Of course, in the beginning I was really motivated, but I was really beaten down in the first month. I had no money to advertise at the time, so I had no customers. That meant all the ingredients went to waste, and I couldn’t make any decent food… it was a spiral of doom. On the 2nd month, I was even thinking, “I wish some car would hit me if I just lay on the road.”
But one day, I gave up in a way, thinking, “It’s fine if we go out of business! We’ve got a lot of debt, but even if I leave the cooking world, I can pay it back if I have 30 years or so.” So I decided, “I’ll go back to my roots.” When I think about it now, I still wasn’t thinking about our customers 100%, and I was just trying to look good for myself.
Until then, I was only thinking about cooking from the perspective of the kitchen. But from then I started thinking about cooking from the perspective of this seat (customer’s seat). For example, even if the plate is beautiful, if I thought, “This is hard to eat,” then I would change the decoration. I started thinking about how to make people want to eat my food. I changed my way of thinking and decorated my food so that customers could easily eat and enjoy the plate that I also think is delicious. When I started doing that, I started getting some regular customers.

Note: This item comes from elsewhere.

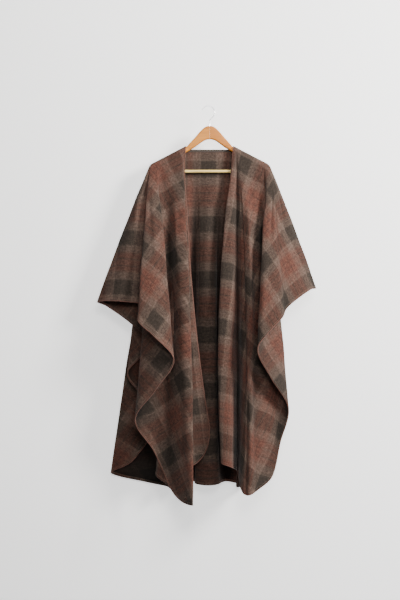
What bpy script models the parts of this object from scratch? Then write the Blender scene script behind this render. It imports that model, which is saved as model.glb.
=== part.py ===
"""A wool cape on a wooden hanger, as separate closed solids. Metres, +Z up.

The origin is the inner top of the hanger's hook, where it bears on its nail.
X runs to the right as the cape is seen, and Y runs towards the wall.
The cape is one broad cloth with a slit front. Each panel hangs in straight ribs
from the hanger's arms, and a table gives the way that each fold's rib hangs.
"""

import math
from collections import namedtuple

import bmesh
import bpy
from mathutils import Vector

# The cloth as it was cut, before it was hung
CLOTH_THICK = 0.0022
LEFT_REACH = 0.650        # neck point to side edge, left
RIGHT_REACH = 0.612       # neck point to side edge, right
LEFT_FRONT_LENGTH = 1.145   # neck point to front hem
RIGHT_FRONT_LENGTH = 1.128  # less, because the cape lies a little askew
BACK_LENGTH = 1.222       # neck line to back hem
CORNER_RADIUS = 0.130     # the fronts' rounded lower corners
BACK_SIDE_STRAIGHT = 0.930  # straight part of the back's side edges, from the shoulder down
SEAM_GAP = 0.0003

# The hanger
HOOK_WIRE = 0.0036
HOOK_RADIUS = 0.0227      # to the wire's centre line
HOOK_OPEN_ANGLE = 158.0
HOOK_CLOSE_ANGLE = -58.0
STEM_X = 0.0047
CROWN_TOP = -0.0706
ARM_THICK = 0.012
ARM_SLOPE = 27.4
NECK_HALF = 0.0860        # stem to each neck point of the cloth
NECK_Z = -0.1440          # top of the cloth at the neck points
BAR_DIAMETER = 0.0110
BAR_Z = -0.2340
BAR_END = 0.1830          # stem to the bar's ends, inside the arms' end blocks
STEM_BEND = 0.012         # drop in which the hook's wire swings back over the stem
ARM_GAP = 0.0010          # between the cloth and the arm's top
COVERED_FROM = 0.004      # length of arm from the neck point to where its top turns straight
ARM_END_TURN = 1.95       # how far round the arm's end its rounding goes, in radians
# The crown's top from the stem outwards, and an arm's underside from its end inwards
CROWN_CURVE_TOP = ((0.0, -0.0706), (0.012, -0.0722), (0.024, -0.0800), (0.038, -0.0940),
                   (0.050, -0.1085), (0.061, -0.1205), (0.073, -0.1340), (0.0815, -0.1440))
ARM_UNDERSIDE = ((0.2060, -0.2500), (0.1930, -0.2500), (BAR_END, -0.2430), (BAR_END, -0.2250),
                 (0.1760, -0.2140), (0.0900, -0.1690), (0.0530, -0.1470), (0.0300, -0.1300),
                 (0.0140, -0.1210), (0.0, -0.1185))

# The line on which the cloth lies over each arm
RIDGE_STRAIGHT = 0.132    # neck point to the start of the arm's rounded end
RIDGE_ROUND = 0.034       # radius of the rounded end
OVER_ARM = 0.0101         # radius of the cloth's turn over the arm's top
OVER_TURN = OVER_ARM * math.pi / 2
ROUND_END = 0.4           # rows within which the cloth widens to that turn at the arm's end
GATHER_DROP = 0.24        # drop within which the fanned cloth gathers into its folds
FAN_SHARE = 0.55          # share of a panel's rows, from its wing, that fan out above that
NECK_SLANT = 0.012        # length of arm within which the back's edge slants down behind it
BAND_DEPTH = 0.0090       # the narrow band inside the back neck
BAND_THICK = 0.0012

# How finely each panel is cut
FRONT_COLUMNS = 56
BACK_COLUMNS = 86
ARM_STEPS = (0.0, 0.005, 0.010, OVER_TURN, 0.034)
DROP_SHARES = (0.06, 0.14, 0.24, 0.35, 0.47, 0.60, 0.73, 0.87, 1.0)
ARM_BEVEL = 0.0050
HOOK_STEPS = 30
SHORT_STEP = 0.0001       # for reading the cloth's direction

# Colours
WOOL_COLOUR = (0.115, 0.085, 0.066, 1.0)
WOOL_INSIDE = (0.095, 0.070, 0.056, 1.0)
BAND_COLOUR = (0.060, 0.048, 0.040, 1.0)
WOOD_COLOUR = (0.62, 0.33, 0.14, 1.0)
BAR_COLOUR = (0.80, 0.66, 0.32, 1.0)
CHROME_COLOUR = (0.78, 0.78, 0.78, 1.0)

# One row for each fold's rib. along: neck point to the rib's start on the ridge, in metres.
# cloth: angle in the flat cloth from the outward weft, in degrees. lean: degrees from plumb,
# + away from the neck. fore: degrees from plumb, + to the front. bow: sideways sag at
# mid-length in metres, + away from the neck.
Fold = namedtuple("Fold", "name along cloth lean fore bow")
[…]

So you had some hard times as well. Did you have any ideals about how you wanted your restaurant to be?
Of course, the food has to be good. I also wanted to provide some added value, so both the food and the atmosphere of the store was something you couldn’t experience at home. I wanted my customers to really enjoy their dining experience. The restaurant name “Différence” means “something different” or “off”, and I chose this name to express my desire for my customers to experience a fantasy.
In terms of the cooking, I am not too particular about making “French food”. I wanted to use fresh, seasonal Japanese ingredients since we are in Japan, and wanted to surprise people with my unique choice and cooking style of the ingredients. I guess that is my style.
You did use burdock roots as a desert.
Yes I did. While the format of the restaurant is French, it’s in Japan. That is why I think it’s important to use good ingredients harvested in Japan. If there is a good citrus junos that day, I would use it.
What kind of team is your restaurant?
I think that my store doesn’t belong to me, but to everyone on the staff. Because I wouldn’t be able to accomplish anything by myself. I always say this, but the face of the store are the 2 servers. I want to be the “most powerful backstage staff”, so I can immerse myself 100% into cooking. Because the reason why I went solo in the first place is to do my own cooking.
It’s funny that you think the chef, who is the main character in any restaurant, is the “most powerful backstage staff”.
Yes, if my customers are having fun, I don’t care if they are coming to see the servers and the cooking is something on the side. I don’t mind good service being the main goal of my place. Of course, us chefs work hard too! That’s why I want the staff to do what they want.